| Information provided |
-*-*-
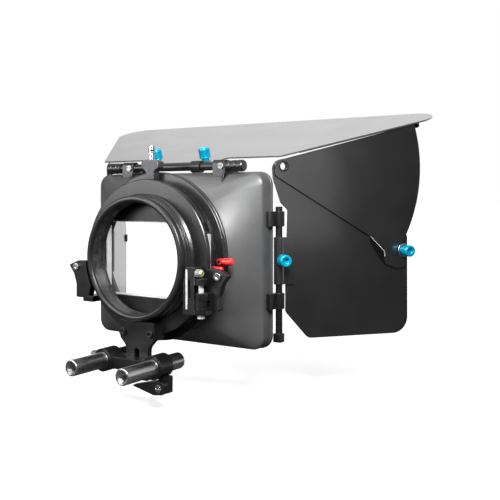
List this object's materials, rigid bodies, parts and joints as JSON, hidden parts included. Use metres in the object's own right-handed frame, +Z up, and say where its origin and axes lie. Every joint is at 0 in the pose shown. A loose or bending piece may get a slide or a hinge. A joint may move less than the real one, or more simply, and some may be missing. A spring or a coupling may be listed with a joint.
{
  "type": "swing-away matte box",
  "caption": "Camera matte box with a flared hood, hinged top flag, hinged side flags with swinging wings, rotating filter stage and a rail clamp.",
  "frame": {"origin": "centre of the lens ring's rear face on the optical axis", "axes": "+Y along the optical axis towards the scene, +X to the operator's right, +Z up"},
  "size_m": [0.4142, 0.286, 0.263],
  "materials": {
    "rod_metal": "satin ground",
    "satin_black_metal": "fine satin black anodised",
    "ring_black": "semi-gloss black anodised",
    "hood_plastic": "fine-grained matte moulded",
    "flag_black": "fine matte powder coat",
    "top_flag_sheet": "satin powder coat with a strong grazing sheen",
    "blue_anodised": "bright blue anodised",
    "red_anodised": "bright red anodised",
    "silver_steel": "bright machined",
    "grey_block": "bead blasted",
    "brass_tip": "polished",
    "tray_metal": "brushed"
  },
  "bodies": {
    "base": {"rod_right": "rod_metal", "rod_left": "rod_metal", "rod_clamp_block": "satin_black_metal", "clamp_lever_screw": "silver_steel", "height_clamp_plate": "satin_black_metal"},
    "clamp_thumbscrew": {"clamp_thumbscrew": "silver_steel"},
    "clamp_lever": {"clamp_lever": "satin_black_metal"},
    "height_screw": {"height_screw": "satin_black_metal"},
    "mount": {"post_plate": "satin_black_metal", "post_screws": "satin_black_metal", "lens_ring": "ring_black", "rear_plate": "ring_black", "hinge_block": "grey_block", "hinge_pin": "silver_steel"},
    "swing_lock": {"swing_lock_screw": "satin_black_metal", "swing_lock_tip": "brass_tip"},
    "swing_frame": {"right_ear_hinge_leaf": "satin_black_metal", "left_ear": "satin_black_metal", "ear_screws": "silver_steel", "collar_ring": "ring_black", "top_latch_bracket": "grey_block", "lever_pivot_pins": "satin_black_metal", "hood": "hood_plastic", "top_hinge_bracket_right": "satin_black_metal", "top_hinge_bracket_left": "satin_black_metal", "bracket_screws": "silver_steel", "side_rod_right": "satin_black_metal", "side_rod_left": "satin_black_metal", "rim_clips_right": "satin_black_metal", "rim_clips_left": "satin_black_metal"},
    "latch_plunger": {"latch_plunger": "silver_steel"},
    "brake_lever_front": {"brake_lever_front": "red_anodised"},
    "brake_lever_rear": {"brake_lever_rear": "red_anodised"},
    "filter_stage": {"filter_stage_ring": "satin_black_metal", "tray_spring_clip": "silver_steel"},
    "filter_tray": {"filter_tray": "tray_metal"},
    "top_flag": {"top_hinge_rod": "satin_black_metal", "rod_end_caps": "satin_black_metal", "top_flag_arms": "satin_black_metal", "top_flag": "top_flag_sheet"},
    "top_knob_right": {"top_knob_right": "blue_anodised"},
    "top_knob_left": {"top_knob_left": "blue_anodised"},
    "side_flag_right": {"side_flag_right": "flag_black", "hinge_centre_block_right": "flag_black", "wing_eyelet_right": "satin_black_metal", "wing_washer_right": "silver_steel", "wing_nut_right": "satin_black_metal"},
    "flag_wing_right": {"flag_wing_right": "flag_black"},
    "wing_knob_right": {"wing_knob_right": "blue_anodised"},
    "hinge_knob_right": {"hinge_knob_right": "blue_anodised"},
    "side_flag_left": {"side_flag_left": "flag_black", "hinge_centre_block_left": "flag_black", "wing_eyelet_left": "satin_black_metal", "wing_washer_left": "silver_steel", "wing_nut_left": "satin_black_metal"},
    "flag_wing_left": {"flag_wing_left": "flag_black"},
    "wing_knob_left": {"wing_knob_left": "blue_anodised"},
    "hinge_knob_left": {"hinge_knob_left": "blue_anodised"}
  },
  "joints": [
    {"name": "clamp_thumbscrew_turn", "type": "hinge", "parent": "base", "child": "clamp_thumbscrew", "pos_m": [-0.045, 0.0015, -0.095], "axis": [1, 0, 0], "continuous": true},
    {"name": "clamp_lever_swing", "type": "hinge", "parent": "base", "child": "clamp_lever", "pos_m": [0.0364, -0.002, -0.1124], "axis": [0, -1, 0], "range_deg": [0, 40]},
    {"name": "height_screw_turn", "type": "hinge", "parent": "base", "child": "height_screw", "pos_m": [0, 0.015, -0.098], "axis": [0, 1, 0], "continuous": true},
    {"name": "height_slide", "type": "slide", "parent": "base", "child": "mount", "axis": [0, 0, 1], "range_m": [-0.006, 0.007]},
    {"name": "swing_lock_turn", "type": "hinge", "parent": "mount", "child": "swing_lock", "pos_m": [0.07, 0.0066, -0.01], "axis": [1, 0, 0], "continuous": true},
    {"name": "swing_away", "type": "hinge", "parent": "mount", "child": "swing_frame", "pos_m": [0.073, 0.008, -0.03], "axis": [0, 0, -1], "range_deg": [0, 100]},
    {"name": "latch_plunger_pull", "type": "slide", "parent": "swing_frame", "child": "latch_plunger", "axis": [0, 0, 1], "range_m": [0, 0.004]},
    {"name": "brake_lever_front_turn", "type": "hinge", "parent": "swing_frame", "child": "brake_lever_front", "pos_m": [0.077, 0.031, -0.0012], "axis": [0, -1, 0], "range_deg": [0, 34]},
    {"name": "brake_lever_rear_turn", "type": "hinge", "parent": "swing_frame", "child": "brake_lever_rear", "pos_m": [0.075, 0.025, -0.0076], "axis": [0, -1, 0], "range_deg": [0, 35]},
    {"name": "filter_stage_turn", "type": "hinge", "parent": "swing_frame", "child": "filter_stage", "pos_m": [0, 0.028, 0], "axis": [0, 1, 0], "continuous": true},
    {"name": "filter_tray_slide", "type": "slide", "parent": "filter_stage", "child": "filter_tray", "axis": [-1, 0, 0], "range_m": [0, 0.12]},
    {"name": "top_flag_hinge", "type": "hinge", "parent": "swing_frame", "child": "top_flag", "pos_m": [0, 0.06, 0.0853], "axis": [1, 0, 0], "range_deg": [0, 60]},
    {"name": "top_knob_right_turn", "type": "hinge", "parent": "top_flag", "child": "top_knob_right", "pos_m": [0.03, 0.0736, 0.09246], "axis": [0, -0.2957, 0.9553], "continuous": true},
    {"name": "top_knob_left_turn", "type": "hinge", "parent": "top_flag", "child": "top_knob_left", "pos_m": [-0.03, 0.0736, 0.09246], "axis": [0, -0.2957, 0.9553], "continuous": true},
    {"name": "side_flag_right_hinge", "type": "hinge", "parent": "swing_frame", "child": "side_flag_right", "pos_m": [0.1066, 0.0843, 0], "axis": [0, 0, -1], "range_deg": [-36, 40]},
    {"name": "flag_wing_right_pivot", "type": "hinge", "parent": "side_flag_right", "child": "flag_wing_right", "pos_m": [0.10876, 0.08706, 0.085], "axis": [-0.788, 0.6157, 0], "range_deg": [0, 25]},
    {"name": "wing_knob_right_turn", "type": "hinge", "parent": "side_flag_right", "child": "wing_knob_right", "pos_m": [0.19113, 0.18437, 0.0037], "axis": [0.788, -0.6157, 0], "continuous": true},
    {"name": "hinge_knob_right_turn", "type": "hinge", "parent": "side_flag_right", "child": "hinge_knob_right", "pos_m": [0.11448, 0.07814, -0.002], "axis": [0.788, -0.6157, 0], "continuous": true},
    {"name": "side_flag_left_hinge", "type": "hinge", "parent": "swing_frame", "child": "side_flag_left", "pos_m": [-0.1066, 0.0843, 0], "axis": [0, 0, 1], "range_deg": [-33.4, 42.6]},
    {"name": "flag_wing_left_pivot", "type": "hinge", "parent": "side_flag_left", "child": "flag_wing_left", "pos_m": [-0.10863, 0.08715, 0.085], "axis": [-0.8151, -0.5793, 0], "range_deg": [0, 25]},
    {"name": "wing_knob_left_turn", "type": "hinge", "parent": "side_flag_left", "child": "wing_knob_left", "pos_m": [-0.1865, 0.1881, 0.0037], "axis": [-0.8151, -0.5793, 0], "continuous": true},
    {"name": "hinge_knob_left_turn", "type": "hinge", "parent": "side_flag_left", "child": "hinge_knob_left", "pos_m": [-0.11475, 0.07851, -0.002], "axis": [-0.8151, -0.5793, 0], "continuous": true}
  ]
}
-*-*-
| Objective |
Figure out how many lines above include the string "origin", then report that number and nothing else.

| Exercise solution |
2